> What is asked: Begin at the first line and end at the line containing "import * as". Extract exactly those lines.

> Supplied information:
******

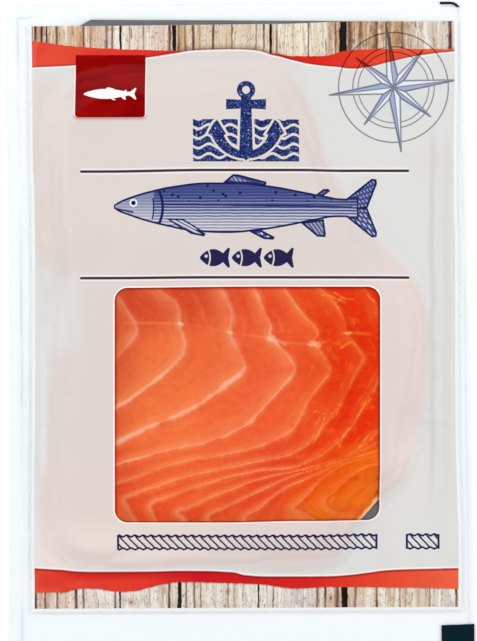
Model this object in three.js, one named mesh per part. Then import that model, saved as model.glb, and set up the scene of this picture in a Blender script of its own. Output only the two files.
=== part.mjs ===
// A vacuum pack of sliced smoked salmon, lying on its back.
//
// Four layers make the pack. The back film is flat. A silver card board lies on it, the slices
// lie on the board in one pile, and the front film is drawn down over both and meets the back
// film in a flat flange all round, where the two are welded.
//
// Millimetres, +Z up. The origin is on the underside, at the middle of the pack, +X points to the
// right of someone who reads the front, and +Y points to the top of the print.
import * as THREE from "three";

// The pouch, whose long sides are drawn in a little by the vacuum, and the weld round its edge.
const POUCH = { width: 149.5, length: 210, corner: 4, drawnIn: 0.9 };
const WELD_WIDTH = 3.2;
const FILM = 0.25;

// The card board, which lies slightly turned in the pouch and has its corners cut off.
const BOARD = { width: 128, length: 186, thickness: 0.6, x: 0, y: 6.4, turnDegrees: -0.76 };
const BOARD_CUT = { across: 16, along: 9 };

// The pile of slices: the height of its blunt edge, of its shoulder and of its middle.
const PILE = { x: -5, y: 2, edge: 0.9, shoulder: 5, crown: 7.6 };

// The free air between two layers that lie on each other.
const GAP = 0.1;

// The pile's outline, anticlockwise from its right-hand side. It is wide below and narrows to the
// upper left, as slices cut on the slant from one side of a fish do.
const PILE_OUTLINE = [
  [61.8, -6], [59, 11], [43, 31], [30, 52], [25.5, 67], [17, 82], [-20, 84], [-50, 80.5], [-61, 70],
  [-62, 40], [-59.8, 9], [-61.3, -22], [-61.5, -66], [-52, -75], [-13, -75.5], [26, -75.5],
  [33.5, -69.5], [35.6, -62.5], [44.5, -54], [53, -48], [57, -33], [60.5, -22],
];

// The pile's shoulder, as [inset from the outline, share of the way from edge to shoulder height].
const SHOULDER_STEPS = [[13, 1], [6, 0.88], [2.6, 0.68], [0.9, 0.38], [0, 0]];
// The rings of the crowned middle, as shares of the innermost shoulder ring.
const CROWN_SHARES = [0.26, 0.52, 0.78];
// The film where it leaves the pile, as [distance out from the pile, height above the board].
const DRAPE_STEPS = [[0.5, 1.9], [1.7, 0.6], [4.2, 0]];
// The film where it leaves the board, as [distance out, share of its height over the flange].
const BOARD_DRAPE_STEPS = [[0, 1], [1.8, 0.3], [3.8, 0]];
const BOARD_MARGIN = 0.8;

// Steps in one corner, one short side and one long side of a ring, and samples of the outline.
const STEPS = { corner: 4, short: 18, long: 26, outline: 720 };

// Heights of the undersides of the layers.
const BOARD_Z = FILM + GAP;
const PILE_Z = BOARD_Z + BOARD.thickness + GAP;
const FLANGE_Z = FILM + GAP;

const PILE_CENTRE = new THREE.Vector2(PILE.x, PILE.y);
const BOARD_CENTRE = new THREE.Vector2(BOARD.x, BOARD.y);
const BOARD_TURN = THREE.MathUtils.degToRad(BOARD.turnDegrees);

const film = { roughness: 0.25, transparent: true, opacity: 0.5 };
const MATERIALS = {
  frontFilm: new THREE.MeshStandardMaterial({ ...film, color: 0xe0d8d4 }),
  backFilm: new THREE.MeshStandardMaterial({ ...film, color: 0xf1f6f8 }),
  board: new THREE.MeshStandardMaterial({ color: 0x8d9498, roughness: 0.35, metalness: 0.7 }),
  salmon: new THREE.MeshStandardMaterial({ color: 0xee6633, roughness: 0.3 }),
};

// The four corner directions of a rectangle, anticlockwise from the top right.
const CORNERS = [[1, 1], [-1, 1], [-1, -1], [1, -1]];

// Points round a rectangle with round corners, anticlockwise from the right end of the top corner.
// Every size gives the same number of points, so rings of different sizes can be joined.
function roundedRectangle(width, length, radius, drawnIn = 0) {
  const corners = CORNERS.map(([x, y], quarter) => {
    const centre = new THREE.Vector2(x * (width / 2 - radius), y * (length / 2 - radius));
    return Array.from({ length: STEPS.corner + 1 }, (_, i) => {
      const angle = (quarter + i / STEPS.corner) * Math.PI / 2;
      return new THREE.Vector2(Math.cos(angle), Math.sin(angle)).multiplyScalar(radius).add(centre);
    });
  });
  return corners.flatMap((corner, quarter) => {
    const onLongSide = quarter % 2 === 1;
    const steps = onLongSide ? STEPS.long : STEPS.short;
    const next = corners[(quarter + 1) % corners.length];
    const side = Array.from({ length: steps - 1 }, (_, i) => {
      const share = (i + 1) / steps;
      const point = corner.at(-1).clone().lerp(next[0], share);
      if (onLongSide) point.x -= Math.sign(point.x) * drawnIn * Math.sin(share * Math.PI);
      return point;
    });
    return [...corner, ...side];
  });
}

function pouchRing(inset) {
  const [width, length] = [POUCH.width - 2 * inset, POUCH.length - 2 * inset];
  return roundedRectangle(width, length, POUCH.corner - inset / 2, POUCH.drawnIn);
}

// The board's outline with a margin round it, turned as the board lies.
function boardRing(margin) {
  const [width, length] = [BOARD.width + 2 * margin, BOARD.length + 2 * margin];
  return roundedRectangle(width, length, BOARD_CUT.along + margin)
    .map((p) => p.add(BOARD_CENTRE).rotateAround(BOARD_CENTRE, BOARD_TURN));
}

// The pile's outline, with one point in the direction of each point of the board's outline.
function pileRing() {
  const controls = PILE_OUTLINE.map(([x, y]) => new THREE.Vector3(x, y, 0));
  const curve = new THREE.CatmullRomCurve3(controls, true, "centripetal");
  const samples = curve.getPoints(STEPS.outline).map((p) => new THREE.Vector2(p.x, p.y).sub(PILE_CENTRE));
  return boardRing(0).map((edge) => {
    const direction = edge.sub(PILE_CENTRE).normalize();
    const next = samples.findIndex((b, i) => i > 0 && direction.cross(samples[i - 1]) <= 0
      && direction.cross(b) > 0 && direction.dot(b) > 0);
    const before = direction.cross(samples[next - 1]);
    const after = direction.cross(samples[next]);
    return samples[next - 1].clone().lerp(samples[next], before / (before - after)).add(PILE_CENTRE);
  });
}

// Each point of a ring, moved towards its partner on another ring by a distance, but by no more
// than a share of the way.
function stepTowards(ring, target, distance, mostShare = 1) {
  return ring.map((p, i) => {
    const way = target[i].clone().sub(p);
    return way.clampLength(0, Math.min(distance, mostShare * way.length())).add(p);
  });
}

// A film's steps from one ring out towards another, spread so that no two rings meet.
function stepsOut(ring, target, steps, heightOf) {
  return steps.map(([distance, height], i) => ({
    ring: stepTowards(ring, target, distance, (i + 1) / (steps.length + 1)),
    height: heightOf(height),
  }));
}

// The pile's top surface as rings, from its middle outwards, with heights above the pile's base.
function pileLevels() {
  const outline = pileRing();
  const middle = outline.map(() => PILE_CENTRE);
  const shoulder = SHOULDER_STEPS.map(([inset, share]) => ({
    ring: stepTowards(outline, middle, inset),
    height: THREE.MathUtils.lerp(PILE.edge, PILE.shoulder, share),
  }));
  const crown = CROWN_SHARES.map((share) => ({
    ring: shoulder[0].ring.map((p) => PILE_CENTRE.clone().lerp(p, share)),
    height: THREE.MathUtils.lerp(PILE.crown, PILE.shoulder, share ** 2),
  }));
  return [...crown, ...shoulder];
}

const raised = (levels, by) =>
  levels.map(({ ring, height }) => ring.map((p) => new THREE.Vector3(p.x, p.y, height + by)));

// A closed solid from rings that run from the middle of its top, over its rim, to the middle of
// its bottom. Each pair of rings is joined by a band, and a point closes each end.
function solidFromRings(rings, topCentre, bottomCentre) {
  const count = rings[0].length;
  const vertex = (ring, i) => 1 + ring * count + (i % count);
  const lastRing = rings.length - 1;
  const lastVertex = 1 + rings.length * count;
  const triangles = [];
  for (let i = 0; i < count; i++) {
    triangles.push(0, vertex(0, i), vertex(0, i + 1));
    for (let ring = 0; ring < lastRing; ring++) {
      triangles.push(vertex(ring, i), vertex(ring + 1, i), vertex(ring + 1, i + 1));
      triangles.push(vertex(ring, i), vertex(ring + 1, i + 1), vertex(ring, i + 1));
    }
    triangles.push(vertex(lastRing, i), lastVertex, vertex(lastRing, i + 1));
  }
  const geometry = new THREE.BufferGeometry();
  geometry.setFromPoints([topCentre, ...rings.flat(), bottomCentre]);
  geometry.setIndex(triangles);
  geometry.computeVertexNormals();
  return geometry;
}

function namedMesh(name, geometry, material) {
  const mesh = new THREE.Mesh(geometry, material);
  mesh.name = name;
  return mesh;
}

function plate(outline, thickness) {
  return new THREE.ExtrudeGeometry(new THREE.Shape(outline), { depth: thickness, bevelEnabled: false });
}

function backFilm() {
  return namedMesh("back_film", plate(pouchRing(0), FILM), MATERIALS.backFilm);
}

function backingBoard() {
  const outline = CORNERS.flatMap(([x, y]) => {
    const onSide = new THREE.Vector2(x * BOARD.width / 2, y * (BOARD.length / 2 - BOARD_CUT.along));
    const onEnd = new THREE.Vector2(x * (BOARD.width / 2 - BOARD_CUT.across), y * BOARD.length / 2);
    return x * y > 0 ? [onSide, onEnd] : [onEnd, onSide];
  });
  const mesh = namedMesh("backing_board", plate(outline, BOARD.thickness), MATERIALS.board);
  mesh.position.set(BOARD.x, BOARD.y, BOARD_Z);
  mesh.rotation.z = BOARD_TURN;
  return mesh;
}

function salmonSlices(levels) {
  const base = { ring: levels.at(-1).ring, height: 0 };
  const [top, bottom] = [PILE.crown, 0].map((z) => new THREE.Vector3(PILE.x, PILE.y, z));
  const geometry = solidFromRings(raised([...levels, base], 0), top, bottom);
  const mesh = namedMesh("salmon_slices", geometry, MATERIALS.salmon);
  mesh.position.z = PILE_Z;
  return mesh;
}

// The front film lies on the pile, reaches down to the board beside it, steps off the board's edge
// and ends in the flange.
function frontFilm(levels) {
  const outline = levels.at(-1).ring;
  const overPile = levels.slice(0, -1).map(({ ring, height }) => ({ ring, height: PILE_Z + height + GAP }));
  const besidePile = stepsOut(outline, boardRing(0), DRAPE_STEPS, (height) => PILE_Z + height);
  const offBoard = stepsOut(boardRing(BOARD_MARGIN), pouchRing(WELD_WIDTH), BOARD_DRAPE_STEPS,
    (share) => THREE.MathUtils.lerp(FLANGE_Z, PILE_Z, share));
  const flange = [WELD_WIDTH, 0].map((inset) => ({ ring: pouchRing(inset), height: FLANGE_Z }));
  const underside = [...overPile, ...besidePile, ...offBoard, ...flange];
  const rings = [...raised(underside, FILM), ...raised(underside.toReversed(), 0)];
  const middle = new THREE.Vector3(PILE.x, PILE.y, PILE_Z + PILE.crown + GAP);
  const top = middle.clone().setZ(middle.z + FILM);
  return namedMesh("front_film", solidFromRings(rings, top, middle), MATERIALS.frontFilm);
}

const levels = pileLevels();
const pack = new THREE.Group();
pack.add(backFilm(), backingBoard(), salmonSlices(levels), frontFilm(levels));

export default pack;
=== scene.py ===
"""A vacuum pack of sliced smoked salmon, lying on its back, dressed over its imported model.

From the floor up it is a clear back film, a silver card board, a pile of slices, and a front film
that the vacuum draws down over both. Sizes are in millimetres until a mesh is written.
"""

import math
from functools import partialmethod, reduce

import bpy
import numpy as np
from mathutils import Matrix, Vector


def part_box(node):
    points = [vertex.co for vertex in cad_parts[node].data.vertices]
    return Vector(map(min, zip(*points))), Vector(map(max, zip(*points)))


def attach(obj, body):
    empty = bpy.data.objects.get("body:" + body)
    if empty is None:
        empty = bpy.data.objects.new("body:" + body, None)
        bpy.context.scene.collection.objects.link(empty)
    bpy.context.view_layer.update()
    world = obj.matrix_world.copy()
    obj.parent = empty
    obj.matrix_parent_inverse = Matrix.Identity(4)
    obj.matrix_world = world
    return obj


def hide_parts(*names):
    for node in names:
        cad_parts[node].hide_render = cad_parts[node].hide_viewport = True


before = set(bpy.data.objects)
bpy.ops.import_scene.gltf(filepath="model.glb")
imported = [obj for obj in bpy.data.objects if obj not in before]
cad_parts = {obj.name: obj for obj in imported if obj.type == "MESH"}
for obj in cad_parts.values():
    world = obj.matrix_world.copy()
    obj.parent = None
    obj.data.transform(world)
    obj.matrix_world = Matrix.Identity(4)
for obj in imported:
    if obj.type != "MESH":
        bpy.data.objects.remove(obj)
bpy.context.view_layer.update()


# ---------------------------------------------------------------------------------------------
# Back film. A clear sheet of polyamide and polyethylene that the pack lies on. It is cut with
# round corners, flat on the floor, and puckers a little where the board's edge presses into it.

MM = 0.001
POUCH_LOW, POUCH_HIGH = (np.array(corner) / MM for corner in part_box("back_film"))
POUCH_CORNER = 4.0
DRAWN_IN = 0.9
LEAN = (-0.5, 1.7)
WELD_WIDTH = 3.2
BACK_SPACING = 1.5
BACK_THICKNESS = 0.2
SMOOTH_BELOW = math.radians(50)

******

> Answer to the problem:
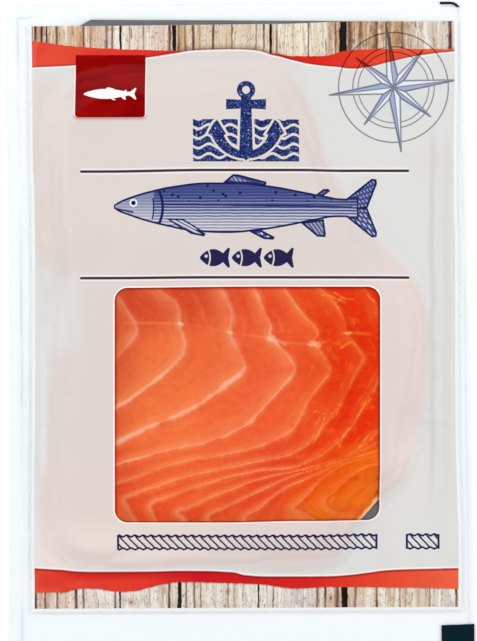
Model this object in three.js, one named mesh per part. Then import that model, saved as model.glb, and set up the scene of this picture in a Blender script of its own. Output only the two files.
=== part.mjs ===
// A vacuum pack of sliced smoked salmon, lying on its back.
//
// Four layers make the pack. The back film is flat. A silver card board lies on it, the slices
// lie on the board in one pile, and the front film is drawn down over both and meets the back
// film in a flat flange all round, where the two are welded.
//
// Millimetres, +Z up. The origin is on the underside, at the middle of the pack, +X points to the
// right of someone who reads the front, and +Y points to the top of the print.
import * as THREE from "three";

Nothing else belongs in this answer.